The new Tasman 1004 can easily scale from one to four T-1 connections and at the same time offer a host of Layer 2 and Layer 3 routing protocol support—all the while delivering wire-speed performance, according to Paul Smith, president of the privately held San Jose, Calif., company.

“You can buy a router today for a single T-1 thats significantly less expensive than something from Cisco but has 100 percent of the hardware you need to expand the capabilities of that router. You can go to two, three or four T-1s, run at wire speed and you can run full (Border Gateway Protocol) 4. You can buy that for less than a T11 router from Cisco, turn on additional features and still maintain performance,” he claimed.

By building its branch office routers on a leaner hardware platform that isnt required to run the more processor and memory intensive Internet Operating System (Ciscos IOS), Tasman Networks, formerly Tiara Networks, has been able to cut out a unique niche for less expensive but fully functional branch office and mid-sized aggregation routers, according to Bob Bellman, president of Brook Trail Research, in Natick, Mass.

“Theyve been flying below Ciscos radar for some time. You can just keep turning ports on when you need more throughput. Thats rather novel,” he added.

To add an extra T-1 line or activate an optional software feature, users can Telnet into a Tasman router from a remote location and buy a software key from Tasman to activate it.
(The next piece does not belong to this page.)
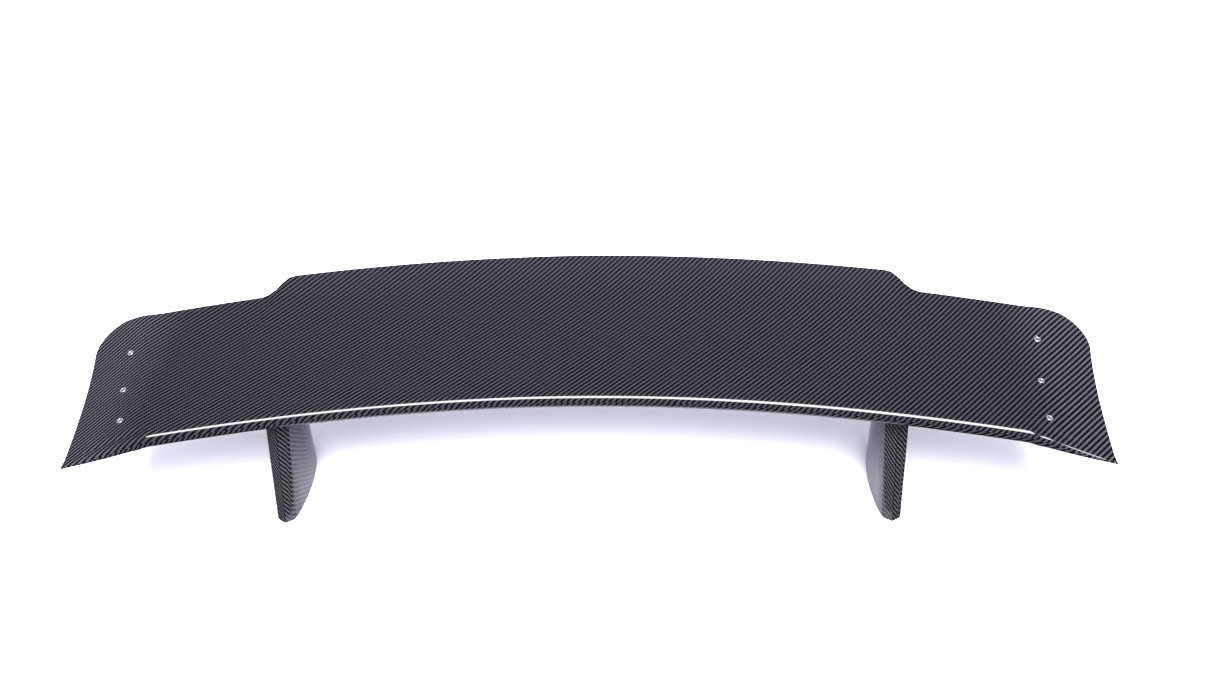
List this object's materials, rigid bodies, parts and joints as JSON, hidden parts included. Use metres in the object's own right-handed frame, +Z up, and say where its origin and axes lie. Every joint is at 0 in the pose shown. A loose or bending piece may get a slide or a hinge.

The Tasman 1004 includes an integrated Channel Service Unit/Data Service Unit in each T-1 link, which can be bonded into multiple virtual circuits. The router, in addition to common Layer 2 protocols such as Point-to-Point Protocol, and routing protocols such as Open Shortest Path First, supports Virtual LAN tagging/forwarding, Network Address Translation and Quality of Service features.

The router, available now, is priced at $1,995 for four built-in T-1 ports—with only one activated. Additional ports can be activated using a software key priced at $1,095 per port. BGP 4 can be activated for $1,050.